There's nothing like Cursor, and it isn't easy to put together the "Media Patrol" - I know because several years ago I applied for the position and made it close to the final cut but not close enough, so I deeply respect whoever did. Media Patrol is a fierce discipline, a sort of media panopticon or media Zen that, I can guarantee, many of the leading lights of the new progressive movement read weekly or daily. It's that good.
[right: sidebar ad you can put on your website. It's wrapped in a link to the Media Transparency/Cursor, Inc. donation page
And, so is Bill Berkowitz. For example, Bill anticipated the current shakeout in the leadership of the religious right and knew that younger leaders would soon come to the fore. One of the 800 pound gorillas is "A Purpose Driven Life" author Rick Warren who, lately, has been touring Africa and engaging in pronounced gay-bashing.
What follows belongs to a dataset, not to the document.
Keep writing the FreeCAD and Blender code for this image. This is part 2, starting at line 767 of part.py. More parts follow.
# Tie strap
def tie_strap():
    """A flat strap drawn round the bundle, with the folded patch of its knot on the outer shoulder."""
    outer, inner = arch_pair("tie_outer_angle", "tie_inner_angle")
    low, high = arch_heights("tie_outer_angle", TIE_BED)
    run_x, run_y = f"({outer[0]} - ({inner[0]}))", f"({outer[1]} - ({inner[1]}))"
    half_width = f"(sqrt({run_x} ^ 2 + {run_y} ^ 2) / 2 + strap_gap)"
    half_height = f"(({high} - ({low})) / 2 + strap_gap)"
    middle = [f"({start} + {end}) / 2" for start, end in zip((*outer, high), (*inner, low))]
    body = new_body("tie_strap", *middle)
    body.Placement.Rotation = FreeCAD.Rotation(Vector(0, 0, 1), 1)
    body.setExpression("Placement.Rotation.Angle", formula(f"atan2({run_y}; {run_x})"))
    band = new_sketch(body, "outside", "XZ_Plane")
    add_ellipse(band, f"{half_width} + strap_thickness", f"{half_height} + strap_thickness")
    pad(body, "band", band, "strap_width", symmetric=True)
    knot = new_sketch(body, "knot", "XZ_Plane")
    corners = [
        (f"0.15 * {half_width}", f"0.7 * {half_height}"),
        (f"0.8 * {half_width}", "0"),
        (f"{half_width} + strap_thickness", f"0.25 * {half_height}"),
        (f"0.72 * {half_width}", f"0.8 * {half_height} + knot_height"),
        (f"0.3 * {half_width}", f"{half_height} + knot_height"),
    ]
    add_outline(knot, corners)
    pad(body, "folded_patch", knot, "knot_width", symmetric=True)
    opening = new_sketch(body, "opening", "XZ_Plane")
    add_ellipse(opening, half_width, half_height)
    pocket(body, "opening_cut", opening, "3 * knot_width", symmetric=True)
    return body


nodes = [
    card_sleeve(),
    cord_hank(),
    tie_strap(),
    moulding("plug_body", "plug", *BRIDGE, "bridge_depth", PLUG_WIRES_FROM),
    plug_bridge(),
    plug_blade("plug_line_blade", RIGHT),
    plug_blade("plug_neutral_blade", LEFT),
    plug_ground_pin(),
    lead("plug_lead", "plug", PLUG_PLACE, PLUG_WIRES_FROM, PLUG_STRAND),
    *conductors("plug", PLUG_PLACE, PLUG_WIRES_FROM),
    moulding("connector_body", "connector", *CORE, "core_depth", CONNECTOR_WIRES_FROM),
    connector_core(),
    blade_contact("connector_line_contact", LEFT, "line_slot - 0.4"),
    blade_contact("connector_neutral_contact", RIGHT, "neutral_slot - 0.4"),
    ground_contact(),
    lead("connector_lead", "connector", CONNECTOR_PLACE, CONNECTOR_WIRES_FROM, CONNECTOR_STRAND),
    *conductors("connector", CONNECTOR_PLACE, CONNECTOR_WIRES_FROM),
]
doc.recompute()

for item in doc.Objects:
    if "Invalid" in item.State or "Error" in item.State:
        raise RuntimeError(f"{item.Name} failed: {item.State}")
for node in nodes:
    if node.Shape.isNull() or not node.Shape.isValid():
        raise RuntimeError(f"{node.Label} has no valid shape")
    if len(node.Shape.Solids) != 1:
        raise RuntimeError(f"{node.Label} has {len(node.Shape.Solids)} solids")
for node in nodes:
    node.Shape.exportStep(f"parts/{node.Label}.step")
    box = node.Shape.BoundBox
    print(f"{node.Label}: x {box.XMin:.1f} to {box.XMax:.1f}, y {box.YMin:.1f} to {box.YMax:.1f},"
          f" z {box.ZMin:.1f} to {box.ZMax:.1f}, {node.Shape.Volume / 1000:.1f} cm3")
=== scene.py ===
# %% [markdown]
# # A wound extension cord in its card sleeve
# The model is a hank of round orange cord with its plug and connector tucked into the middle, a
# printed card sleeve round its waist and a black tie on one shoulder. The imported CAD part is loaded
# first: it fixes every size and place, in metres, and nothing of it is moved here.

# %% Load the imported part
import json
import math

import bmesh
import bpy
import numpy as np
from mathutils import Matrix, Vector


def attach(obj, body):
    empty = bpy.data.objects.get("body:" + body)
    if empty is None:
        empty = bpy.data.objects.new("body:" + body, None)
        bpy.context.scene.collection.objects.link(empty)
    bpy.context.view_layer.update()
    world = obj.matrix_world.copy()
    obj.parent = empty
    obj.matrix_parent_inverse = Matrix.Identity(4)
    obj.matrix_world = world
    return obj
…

Bill Berkowitz, it turns out, was writing about Warren, as the next American evangelical leadership heavyweight, about a year and a half ago. Most things Berkowitz writes have prolonged relevance, as does much of the writing at Media Transparency.
Over the last few years I've fronted for and participated in a number of Internet fundraisers on the Daily Kos and my sense is that none may have been worthier than this.
I'm writing this post under a tight deadline and can't say much more except this:
If you feel as strongly as I do that Media Transparency and Cursor must continue and thrive, here are a few things you can do:
- Donate to Cursor/Media Transparency.
- If you have a blog, put up the fundraiser sidebar ad I've made, above, or make your own ad (mine was a quickie, not especially fancy).
- Ideas are welcome.
Best wishes,
Bruce Wilson
ps:
Here's an interview I conducted with Bill Berkowitz early this March, on where he thinks the new American left, as a movement, is at.
excerpt:
"Conservatives used the seventies, and the ensuing decades, to build institutions, finance them, and create a conservative vision: advocating building the military and a muscular foreign policy; supporting free-market economics including deregulation, privatization and tax cuts for the wealthy, and getting aboard the so-called family values bandwagon.
New Deal and Post New Deal social contracts and programs, such as environmental protection, funding for public schools, workplace safety regulations, affirmative action and welfare were targeted for demolition. While the right applied a full-court press on these and other issues through its think tanks, public policy centers, conservative foundations, and media outlets, a splintered, factionalized, and marginalized left was literally left in the dust."